On élève contre la dialectique un éternel reproche ; Aristote l’adressait à Platon, Gassendi le renouvelle contre Descartes, Arnauld contre Malebranche : « Vous réalisez des abstractions. » Juger ainsi la méthode platonicienne, c’est mal la comprendre, ou pour mieux dire, c’est n’en voir que l’abus, c’est en méconnaître l’usage et l’essence.

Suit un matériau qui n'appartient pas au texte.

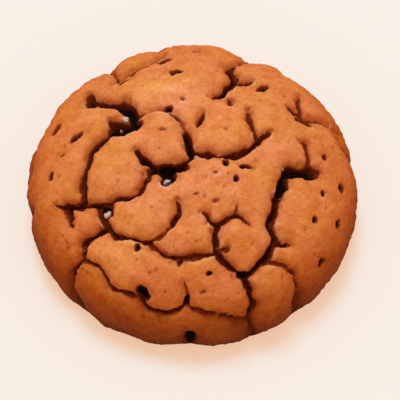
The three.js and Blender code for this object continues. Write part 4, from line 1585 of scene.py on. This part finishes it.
@dataclass(frozen=True)
class Studio:
    """Pale floor, one soft light, an even pale surround and the photograph's camera."""

    view: PhotoView = PhotoView()
    target_pixel: tuple[float, float] = (192.3, 184.8)
    frame_pixels: int = 400
    sensor: float = 36.0
    floor_size: float = 6.0
    floor_points: int = 9
    floor_gap: float = 0.02 * MM
    surround: Rgb = (252, 242, 233)
    fill: tuple[float, float, float] = (0.65, 0.54, 0.47)
    key: SkyLight = SkyLight("key", -15.0, 73.0, 24.0, (0.35, 0.46, 0.53))

    def add_camera(self) -> None:
        """Adds the camera at the photograph's angle, distance and framing."""
        data = bpy.data.cameras.new("camera")
        data.sensor_width = self.sensor
        data.lens = self.view.pixels_per_mm * (self.view.distance / MM) * self.sensor / self.frame_pixels
        middle = self.frame_pixels / 2
        data.shift_x = (middle - self.target_pixel[0]) / self.frame_pixels
        data.shift_y = (self.target_pixel[1] - middle) / self.frame_pixels
        data.clip_start = 10 * MM
        camera = bpy.data.objects.new("camera", data)
        bpy.context.scene.collection.objects.link(camera)
        elevation = math.radians(self.view.elevation)
        target = np.array([0.0, 0.0, self.view.target_height])
        away = np.array([0.0, -math.cos(elevation), math.sin(elevation)])
        camera.location = target + away * self.view.distance
        camera.rotation_euler = aim_angles(-away)
        bpy.context.scene.camera = camera

    def add_floor(self) -> None:
        """Adds the floor, a large flat sheet of quads just under the cookie."""
        side = np.linspace(-self.floor_size / 2, self.floor_size / 2, self.floor_points)
        x, y = np.meshgrid(side, side)
        points = np.column_stack([x.ravel(), y.ravel(), np.full(x.size, -self.floor_gap)])
        floor = add_mesh("floor", points, grid_quads(self.floor_points, self.floor_points).tolist())
        floor.data.materials.append(FloorFinish().material())

    def add_surround(self) -> None:
        """Adds the even light from all sides, and plain colour handling."""
        world = bpy.data.worlds.new("surround")
        world.use_nodes = True
        tree = world.node_tree
        rays = tree.nodes.new("ShaderNodeLightPath")
        shown = tree.nodes.new("ShaderNodeMix")
        shown.data_type = "RGBA"
        shown.inputs[6].default_value = (*self.fill, 1.0)
        shown.inputs[7].default_value = srgb(self.surround)
        tree.links.new(rays.outputs["Is Camera Ray"], shown.inputs[0])
        tree.links.new(shown.outputs[2], tree.nodes["Background"].inputs["Color"])
        bpy.context.scene.world = world
        bpy.context.scene.view_settings.view_transform = "Standard"

    def build(self) -> None:
        """Sets the whole studio up."""
        self.add_camera()
        self.add_floor()
        self.add_surround()
        self.key.build()


# ---- Putting it together ----


def fit_piece(piece: bpy.types.Object, material: bpy.types.Material) -> None:
    """Gives a piece its finish, lets it ride on the cookie, and reports it.

    Args:
        piece: The piece.
        material: Its finish.
    """
    piece.data.materials.append(material)
    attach(piece, "root")
    log.info("%s: %d faces", piece.name, len(piece.data.polygons))


def main() -> None:
    """Builds the studio, the crust and the crumbs."""
    logging.basicConfig(level=logging.INFO, format="%(name)s %(message)s")
    Studio().build()
    crust = Crust()
    crust_piece = crust.build()
    fit_piece(crust_piece, CrustFinish().material())
    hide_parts(COOKIE_NODE)
    fit_piece(Crumbs(crust).build(), CrumbFinish().material())


if __name__ == "__main__":
    main()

Quoi ! chercher en toutes choses le simple, l’éternel, c’est courir après des abstractions vaines ! quoi ! quitter le phénomène pour l’essence, l’individu pour sa loi, le temps pour l’éternité, l’espace pour l’immensité, le contingent et le fini pour l’infini et le nécessaire, c’est quitter le corps pour s’attacher à l’ombre, la réalité pour la chimère ! Quoi ! l’ordre, l’unité, la parfaite justice et la parfaite vérité, ce sont là des êtres de fantaisie ! Et l’infini même, l’être des êtres, que sera-t-il alors, sinon la plus stérile et la plus vide des abstractions ? Étrange philosophie qui, par la crainte de l’abstraction, renonce aux êtres véritables et détruit les plus solides et les plus saintes réalités ! Ces réserves faites, nous conviendrons que, si l’histoire de la philosophie consacre la légitimité de la méthode platonicienne, elle en dévoile aussi les excès. J’en signalerai deux : la dialectique incline au panthéisme, et par une suite très naturelle, elle incline aussi au mysticisme : en sorte que cette même méthode qui fait la force et l’honneur de la pensée humaine peut devenir la cause de ses plus funestes égaremens. Misère, infirmité de l’homme ! Ôtez-lui le sens de l’éternel et du divin, il rampe sur la terre plus vil que les bêtes destinées à y vivre et à y périr ; rendez-lui ce sens sublime, il s’enivre et court aux abîmes.